January 25th, 2009 11:09am Report this comment

If, as you suggest, the BBC's false doom & gloom reporting is sufficient to keep the economy in recession then the corollary must also be true. When the economy was previously in boom, it was a bubble driven in large part by false reporting too.

TDK

January 25th, 2009 11:30am Report this comment

"high finance is smoke and mirrors"

Well yes but it's not only smoke and mirrors. After the South Sea bubble burst no amount of talking it up would ever have recovered those share values. In other words there is difficulty in determining the exact value of an asset but that should blind us to recognising that there is a genuine value.

To take another example, a decade ago we saw the collapse of internet stocks. They had been vastly overvalued. That's the smoke and mirrors part. Upon collapse some still had worth. Amazon shares for example.
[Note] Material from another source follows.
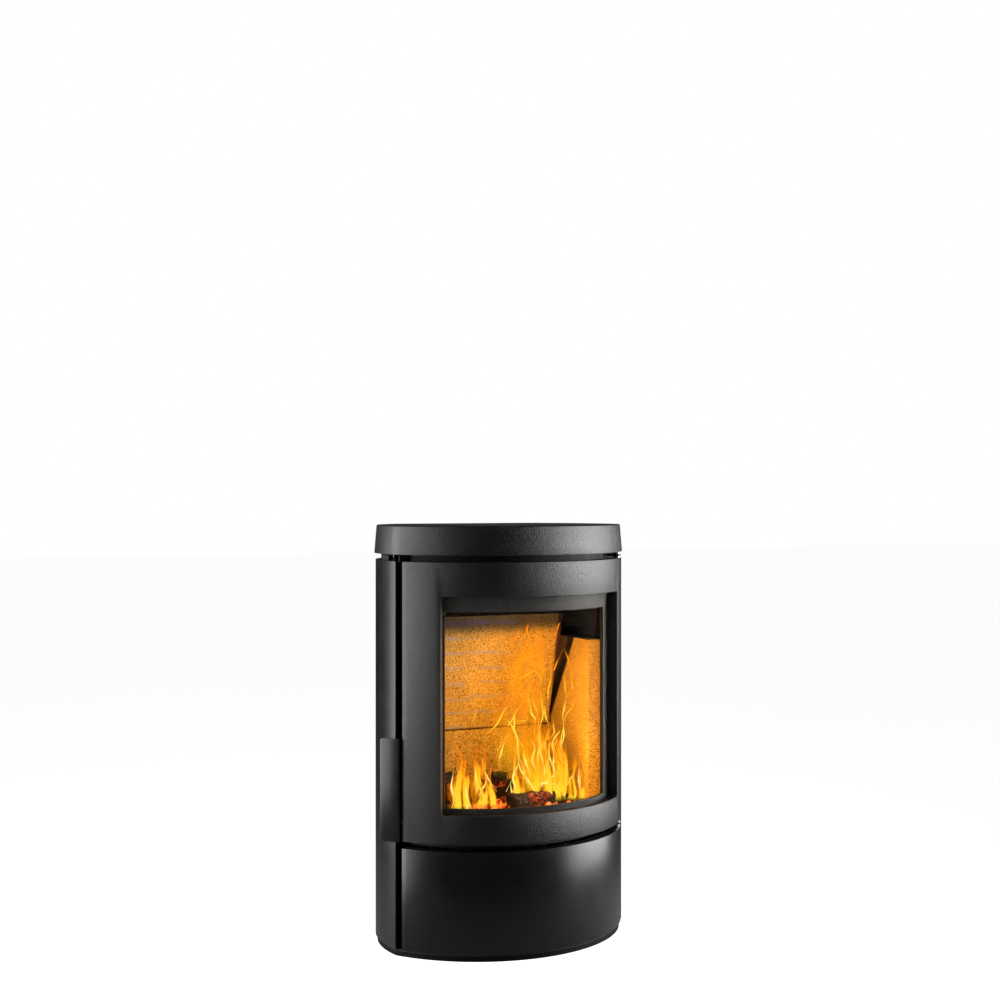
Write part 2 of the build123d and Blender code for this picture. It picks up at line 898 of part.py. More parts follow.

However boo.com shares were rightly worthless.

How do you know that the BBC won't talk up today's equivalent of boo.com.

laura__fox

January 25th, 2009 5:02pm Report this comment

Rod, the recession is real, and will end only when property prices get back to a sustainable level. The sooner the better. In this case the best way the media could help is to tell property owners to accept it, and drop their asking prices fast, like 1% per week, until the sell it. This will bring new money into the economy (new mortgages).

Paul Worthington

January 26th, 2009 4:02pm Report this comment

How about a new law (New Labour can normally come up wíth these quite quickly.) Let's call it the "Accountability in the Casino Economy Act". Anybody professionally involved in the confidence building or dismantling that is vital to this economy who talks down the pound or property prices, or share prices, and who then buys low, and later sells high, should be convicted of robbery by maipulation and Economic Terrorism, and be sent to Guantanamo.

Owen

January 27th, 2009 4:02pm Report this comment

I'm amazed that no newspaper has established the very friendly relationship between Robert Peston and Ed Balls. Could this be where the "leaks" come from, one wonders?